• **DATA SHOWN**:
□ □ □ □ □
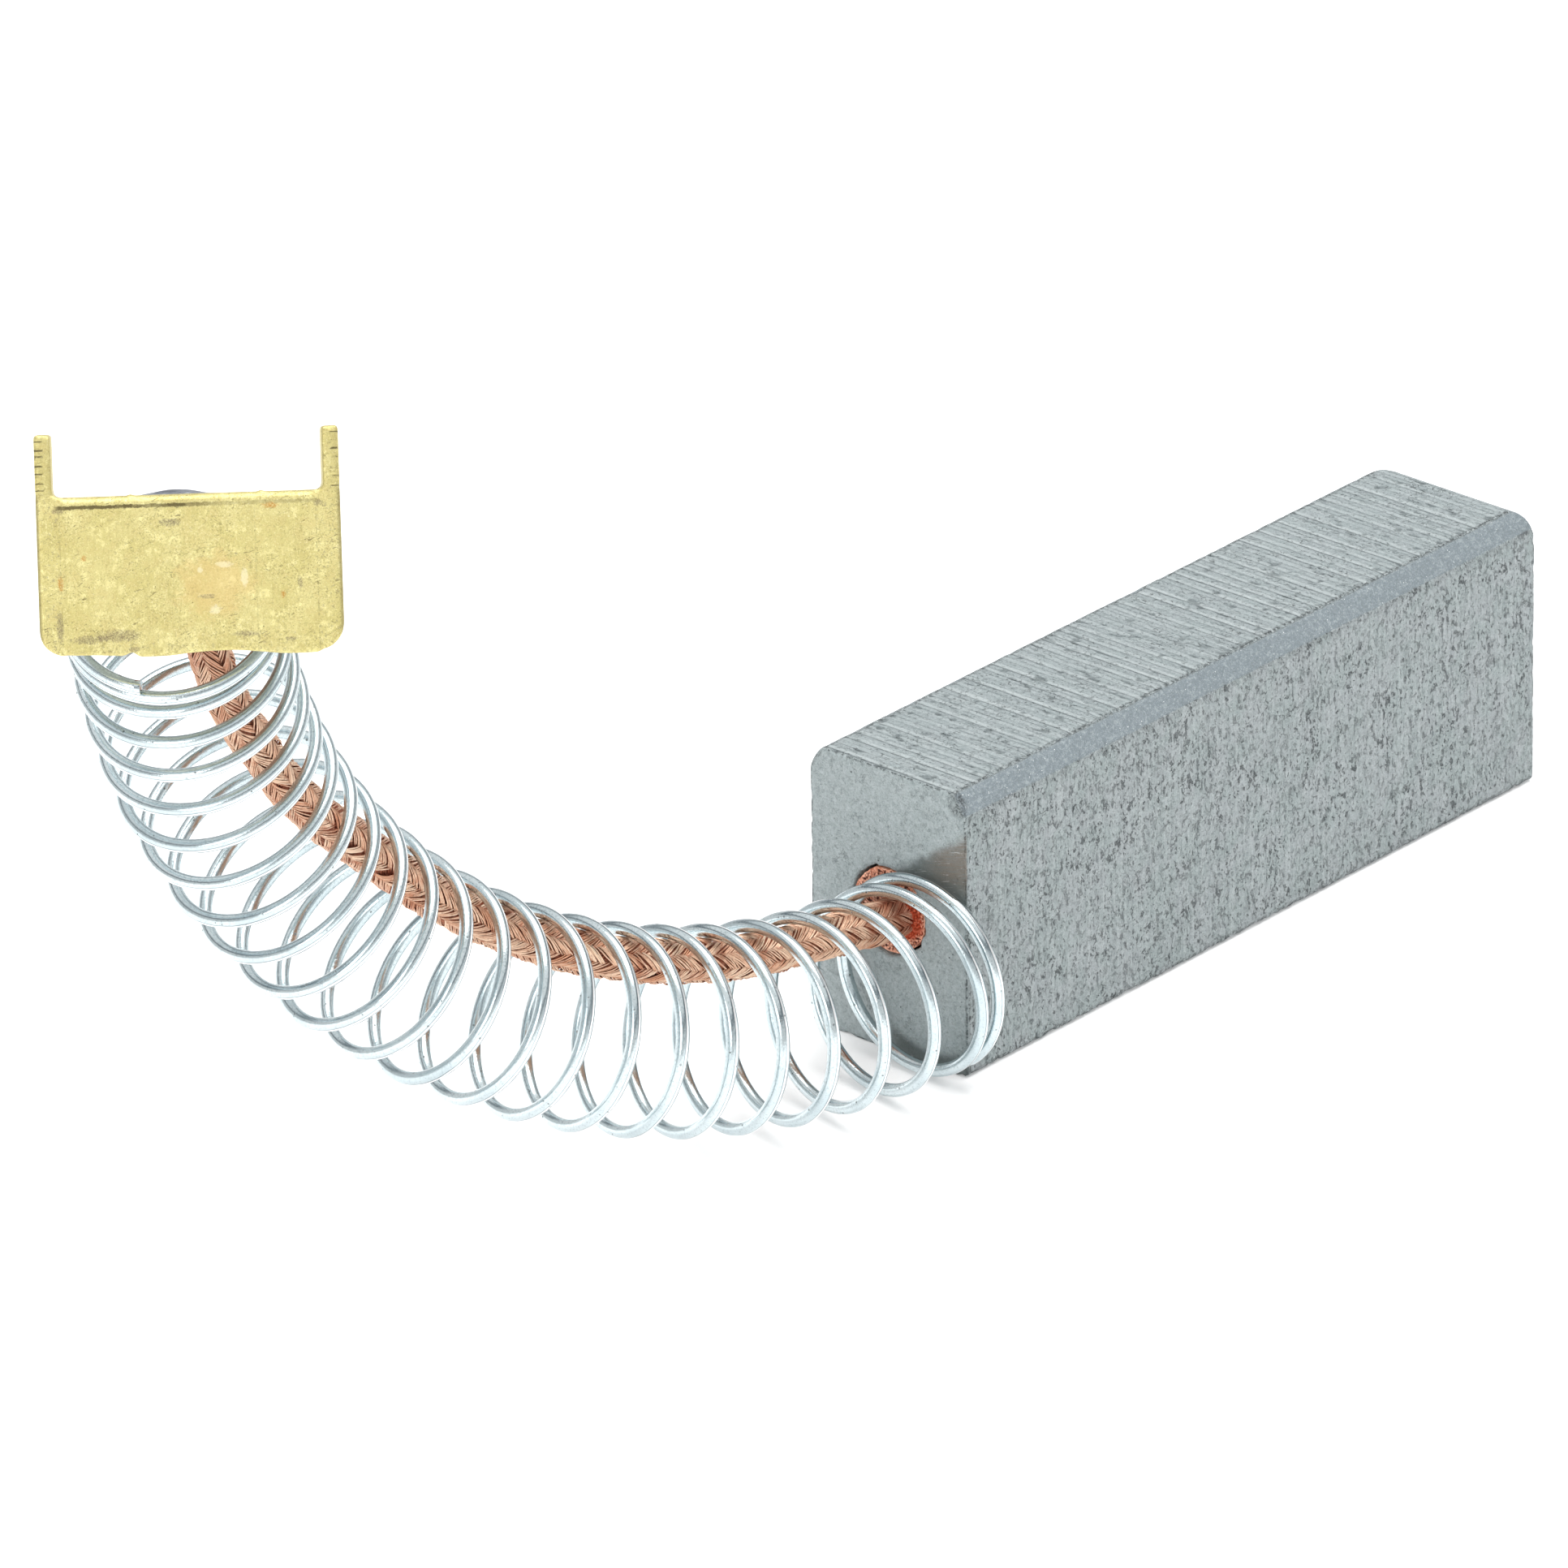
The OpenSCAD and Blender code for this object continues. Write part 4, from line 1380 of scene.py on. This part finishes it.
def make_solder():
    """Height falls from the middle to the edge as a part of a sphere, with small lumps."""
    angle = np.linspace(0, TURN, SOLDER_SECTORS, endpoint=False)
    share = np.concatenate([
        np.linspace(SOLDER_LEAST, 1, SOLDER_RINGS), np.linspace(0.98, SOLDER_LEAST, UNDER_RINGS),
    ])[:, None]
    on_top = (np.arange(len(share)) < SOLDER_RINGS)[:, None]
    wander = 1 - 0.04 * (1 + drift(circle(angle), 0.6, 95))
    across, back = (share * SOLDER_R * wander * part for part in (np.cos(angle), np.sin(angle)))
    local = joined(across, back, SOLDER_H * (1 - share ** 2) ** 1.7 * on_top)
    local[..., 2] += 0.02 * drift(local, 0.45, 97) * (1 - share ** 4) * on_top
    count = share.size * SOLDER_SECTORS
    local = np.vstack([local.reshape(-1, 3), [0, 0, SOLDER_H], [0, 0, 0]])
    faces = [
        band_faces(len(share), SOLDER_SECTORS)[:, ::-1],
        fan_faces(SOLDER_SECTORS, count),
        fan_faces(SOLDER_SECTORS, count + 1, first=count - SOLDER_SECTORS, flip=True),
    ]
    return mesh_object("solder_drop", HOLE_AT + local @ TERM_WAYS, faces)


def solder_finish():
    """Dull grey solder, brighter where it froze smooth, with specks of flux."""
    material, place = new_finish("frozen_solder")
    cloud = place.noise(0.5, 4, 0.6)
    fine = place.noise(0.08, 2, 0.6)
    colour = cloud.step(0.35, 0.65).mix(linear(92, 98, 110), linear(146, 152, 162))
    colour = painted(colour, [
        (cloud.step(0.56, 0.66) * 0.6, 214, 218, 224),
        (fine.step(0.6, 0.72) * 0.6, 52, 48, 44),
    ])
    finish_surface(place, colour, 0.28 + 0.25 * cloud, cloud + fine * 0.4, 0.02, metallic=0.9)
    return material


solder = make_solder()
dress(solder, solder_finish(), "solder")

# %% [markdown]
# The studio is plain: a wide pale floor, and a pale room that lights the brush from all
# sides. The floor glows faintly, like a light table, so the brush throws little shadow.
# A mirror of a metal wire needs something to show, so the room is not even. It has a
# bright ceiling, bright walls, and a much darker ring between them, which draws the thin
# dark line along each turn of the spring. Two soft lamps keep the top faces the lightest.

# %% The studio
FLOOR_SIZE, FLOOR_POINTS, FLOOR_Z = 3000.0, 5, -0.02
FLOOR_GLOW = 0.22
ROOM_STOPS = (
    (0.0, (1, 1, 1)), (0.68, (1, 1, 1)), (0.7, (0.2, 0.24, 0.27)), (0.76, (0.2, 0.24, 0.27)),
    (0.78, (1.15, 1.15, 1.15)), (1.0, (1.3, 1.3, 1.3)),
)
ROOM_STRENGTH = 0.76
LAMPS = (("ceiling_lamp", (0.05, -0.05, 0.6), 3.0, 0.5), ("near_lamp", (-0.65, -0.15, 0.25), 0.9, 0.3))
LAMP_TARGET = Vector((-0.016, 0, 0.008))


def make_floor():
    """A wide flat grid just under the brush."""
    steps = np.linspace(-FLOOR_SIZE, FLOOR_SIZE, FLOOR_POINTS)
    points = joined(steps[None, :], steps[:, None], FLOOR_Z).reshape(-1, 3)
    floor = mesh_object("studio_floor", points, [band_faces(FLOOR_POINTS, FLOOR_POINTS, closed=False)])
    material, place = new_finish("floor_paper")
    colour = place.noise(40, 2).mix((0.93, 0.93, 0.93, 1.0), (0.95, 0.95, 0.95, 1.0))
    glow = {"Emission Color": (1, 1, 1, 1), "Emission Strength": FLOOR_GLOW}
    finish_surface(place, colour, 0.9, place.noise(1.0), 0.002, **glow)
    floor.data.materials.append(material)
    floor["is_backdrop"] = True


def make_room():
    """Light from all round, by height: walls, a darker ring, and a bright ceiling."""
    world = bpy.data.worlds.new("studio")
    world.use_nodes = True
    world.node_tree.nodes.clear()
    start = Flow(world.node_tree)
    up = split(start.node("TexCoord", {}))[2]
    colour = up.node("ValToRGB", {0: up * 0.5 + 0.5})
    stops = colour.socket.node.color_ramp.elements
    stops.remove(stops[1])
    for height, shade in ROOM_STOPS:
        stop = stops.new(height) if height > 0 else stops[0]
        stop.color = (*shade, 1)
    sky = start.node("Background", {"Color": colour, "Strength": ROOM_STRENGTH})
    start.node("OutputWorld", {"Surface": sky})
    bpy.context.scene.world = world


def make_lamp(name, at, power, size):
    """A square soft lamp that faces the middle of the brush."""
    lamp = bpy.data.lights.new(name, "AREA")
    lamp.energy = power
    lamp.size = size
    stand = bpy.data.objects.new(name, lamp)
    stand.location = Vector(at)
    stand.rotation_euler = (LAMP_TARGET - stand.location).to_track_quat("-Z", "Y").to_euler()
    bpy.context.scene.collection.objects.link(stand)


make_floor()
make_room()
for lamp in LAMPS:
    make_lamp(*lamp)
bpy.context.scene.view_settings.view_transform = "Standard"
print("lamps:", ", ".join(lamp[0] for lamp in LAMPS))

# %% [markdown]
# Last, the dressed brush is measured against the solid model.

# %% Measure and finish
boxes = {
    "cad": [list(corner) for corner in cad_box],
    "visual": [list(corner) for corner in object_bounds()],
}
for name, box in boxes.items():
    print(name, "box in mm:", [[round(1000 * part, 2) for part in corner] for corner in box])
□ □ □ □ □
• **DO THIS**: Write the listing out again, exactly as it reads.

• **WORKED SOLUTION**:
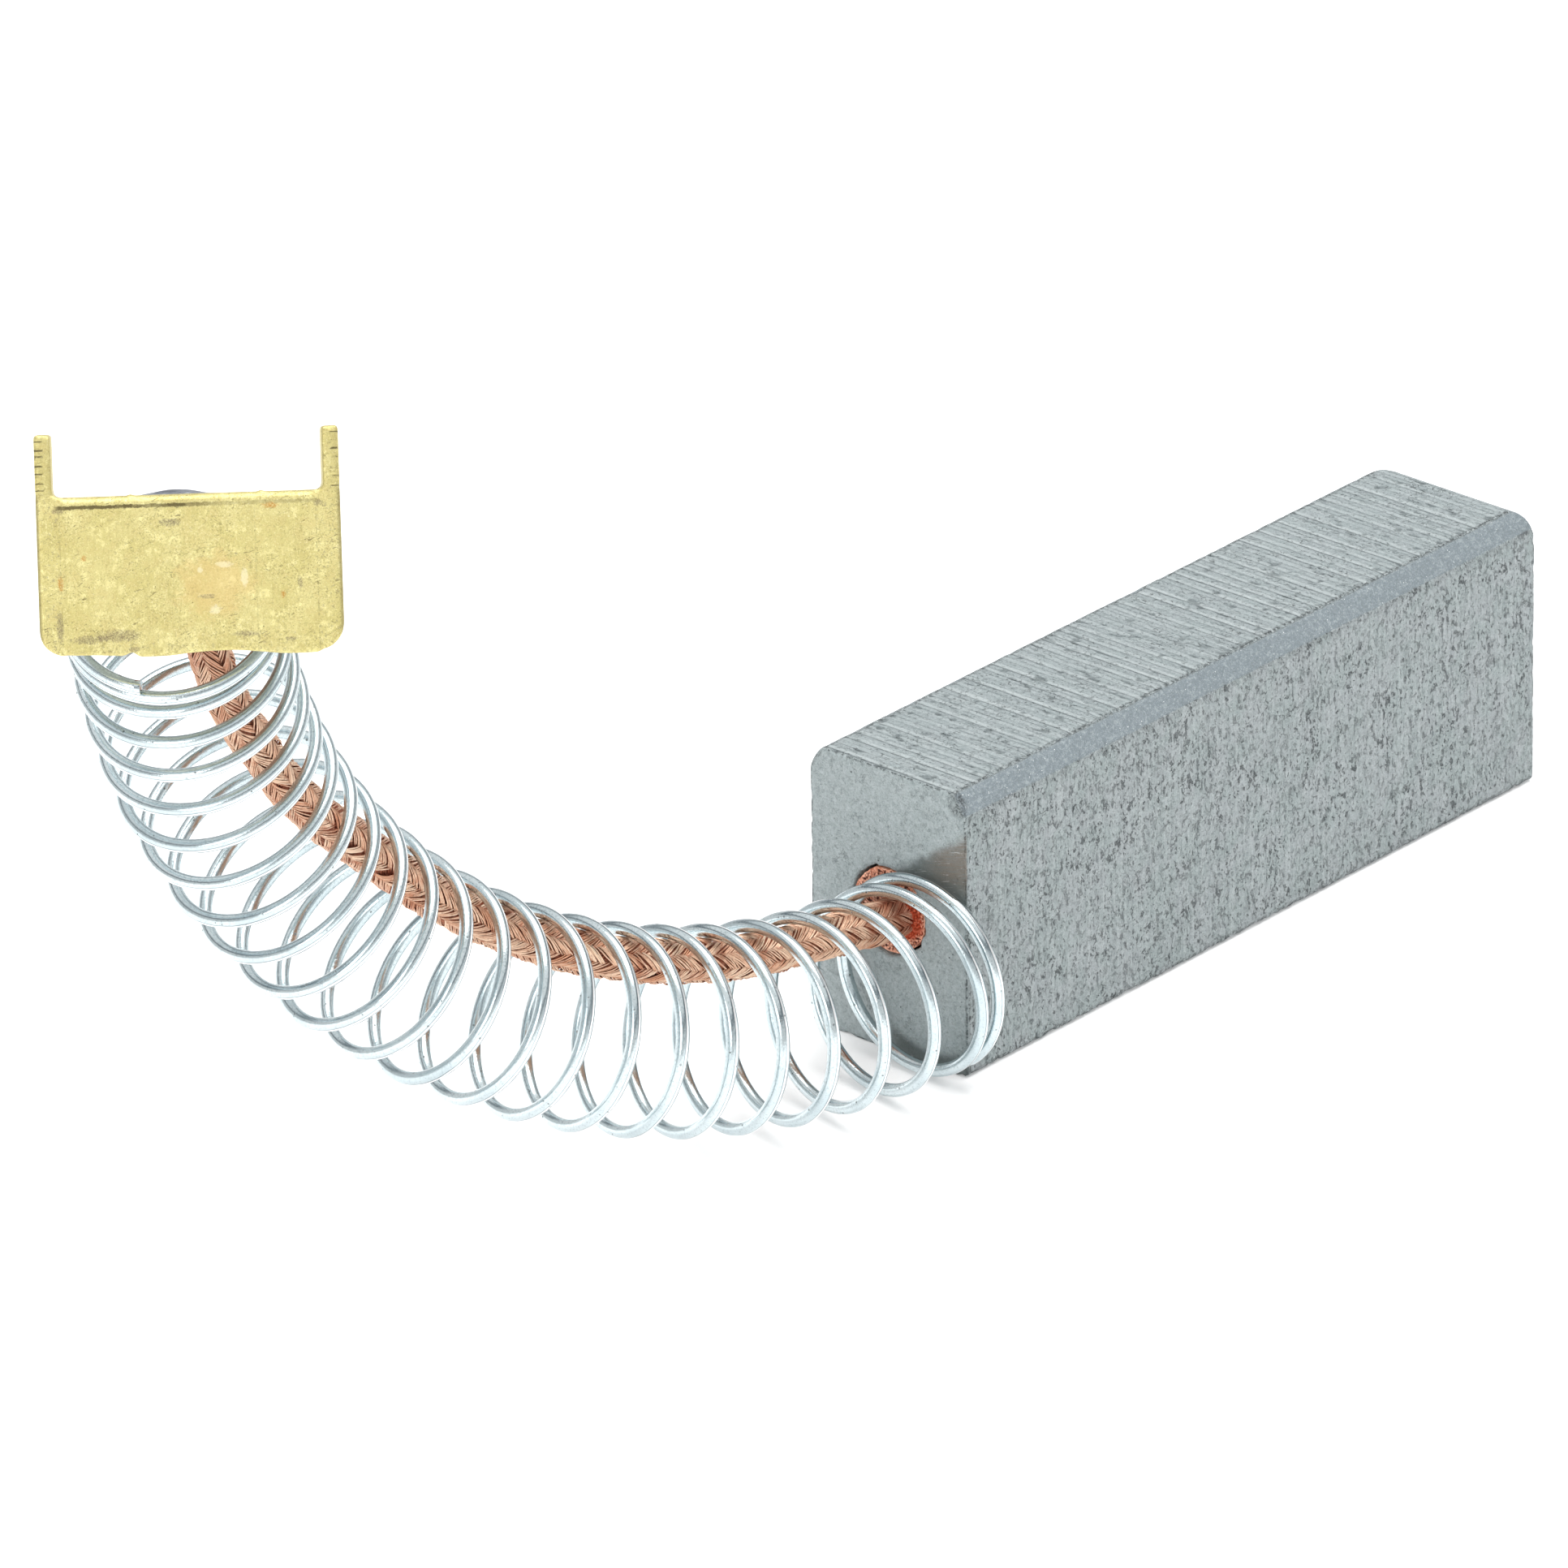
The OpenSCAD and Blender code for this object continues. Write part 4, from line 1380 of scene.py on. This part finishes it.
def make_solder():
    """Height falls from the middle to the edge as a part of a sphere, with small lumps."""
    angle = np.linspace(0, TURN, SOLDER_SECTORS, endpoint=False)
    share = np.concatenate([
        np.linspace(SOLDER_LEAST, 1, SOLDER_RINGS), np.linspace(0.98, SOLDER_LEAST, UNDER_RINGS),
    ])[:, None]
    on_top = (np.arange(len(share)) < SOLDER_RINGS)[:, None]
    wander = 1 - 0.04 * (1 + drift(circle(angle), 0.6, 95))
    across, back = (share * SOLDER_R * wander * part for part in (np.cos(angle), np.sin(angle)))
    local = joined(across, back, SOLDER_H * (1 - share ** 2) ** 1.7 * on_top)
    local[..., 2] += 0.02 * drift(local, 0.45, 97) * (1 - share ** 4) * on_top
    count = share.size * SOLDER_SECTORS
    local = np.vstack([local.reshape(-1, 3), [0, 0, SOLDER_H], [0, 0, 0]])
    faces = [
        band_faces(len(share), SOLDER_SECTORS)[:, ::-1],
        fan_faces(SOLDER_SECTORS, count),
        fan_faces(SOLDER_SECTORS, count + 1, first=count - SOLDER_SECTORS, flip=True),
    ]
    return mesh_object("solder_drop", HOLE_AT + local @ TERM_WAYS, faces)


def solder_finish():
    """Dull grey solder, brighter where it froze smooth, with specks of flux."""
    material, place = new_finish("frozen_solder")
    cloud = place.noise(0.5, 4, 0.6)
    fine = place.noise(0.08, 2, 0.6)
    colour = cloud.step(0.35, 0.65).mix(linear(92, 98, 110), linear(146, 152, 162))
    colour = painted(colour, [
        (cloud.step(0.56, 0.66) * 0.6, 214, 218, 224),
        (fine.step(0.6, 0.72) * 0.6, 52, 48, 44),
    ])
    finish_surface(place, colour, 0.28 + 0.25 * cloud, cloud + fine * 0.4, 0.02, metallic=0.9)
    return material


solder = make_solder()
dress(solder, solder_finish(), "solder")

# %% [markdown]
# The studio is plain: a wide pale floor, and a pale room that lights the brush from all
# sides. The floor glows faintly, like a light table, so the brush throws little shadow.
# A mirror of a metal wire needs something to show, so the room is not even. It has a
# bright ceiling, bright walls, and a much darker ring between them, which draws the thin
# dark line along each turn of the spring. Two soft lamps keep the top faces the lightest.

# %% The studio
FLOOR_SIZE, FLOOR_POINTS, FLOOR_Z = 3000.0, 5, -0.02
FLOOR_GLOW = 0.22
ROOM_STOPS = (
    (0.0, (1, 1, 1)), (0.68, (1, 1, 1)), (0.7, (0.2, 0.24, 0.27)), (0.76, (0.2, 0.24, 0.27)),
    (0.78, (1.15, 1.15, 1.15)), (1.0, (1.3, 1.3, 1.3)),
)
ROOM_STRENGTH = 0.76
LAMPS = (("ceiling_lamp", (0.05, -0.05, 0.6), 3.0, 0.5), ("near_lamp", (-0.65, -0.15, 0.25), 0.9, 0.3))
LAMP_TARGET = Vector((-0.016, 0, 0.008))


def make_floor():
    """A wide flat grid just under the brush."""
    steps = np.linspace(-FLOOR_SIZE, FLOOR_SIZE, FLOOR_POINTS)
    points = joined(steps[None, :], steps[:, None], FLOOR_Z).reshape(-1, 3)
    floor = mesh_object("studio_floor", points, [band_faces(FLOOR_POINTS, FLOOR_POINTS, closed=False)])
    material, place = new_finish("floor_paper")
    colour = place.noise(40, 2).mix((0.93, 0.93, 0.93, 1.0), (0.95, 0.95, 0.95, 1.0))
    glow = {"Emission Color": (1, 1, 1, 1), "Emission Strength": FLOOR_GLOW}
    finish_surface(place, colour, 0.9, place.noise(1.0), 0.002, **glow)
    floor.data.materials.append(material)
    floor["is_backdrop"] = True


def make_room():
    """Light from all round, by height: walls, a darker ring, and a bright ceiling."""
    world = bpy.data.worlds.new("studio")
    world.use_nodes = True
    world.node_tree.nodes.clear()
    start = Flow(world.node_tree)
    up = split(start.node("TexCoord", {}))[2]
    colour = up.node("ValToRGB", {0: up * 0.5 + 0.5})
    stops = colour.socket.node.color_ramp.elements
    stops.remove(stops[1])
    for height, shade in ROOM_STOPS:
        stop = stops.new(height) if height > 0 else stops[0]
        stop.color = (*shade, 1)
    sky = start.node("Background", {"Color": colour, "Strength": ROOM_STRENGTH})
    start.node("OutputWorld", {"Surface": sky})
    bpy.context.scene.world = world


def make_lamp(name, at, power, size):
    """A square soft lamp that faces the middle of the brush."""
    lamp = bpy.data.lights.new(name, "AREA")
    lamp.energy = power
    lamp.size = size
    stand = bpy.data.objects.new(name, lamp)
    stand.location = Vector(at)
    stand.rotation_euler = (LAMP_TARGET - stand.location).to_track_quat("-Z", "Y").to_euler()
    bpy.context.scene.collection.objects.link(stand)


make_floor()
make_room()
for lamp in LAMPS:
    make_lamp(*lamp)
bpy.context.scene.view_settings.view_transform = "Standard"
print("lamps:", ", ".join(lamp[0] for lamp in LAMPS))

# %% [markdown]
# Last, the dressed brush is measured against the solid model.

# %% Measure and finish
boxes = {
    "cad": [list(corner) for corner in cad_box],
    "visual": [list(corner) for corner in object_bounds()],
}
for name, box in boxes.items():
    print(name, "box in mm:", [[round(1000 * part, 2) for part in corner] for corner in box])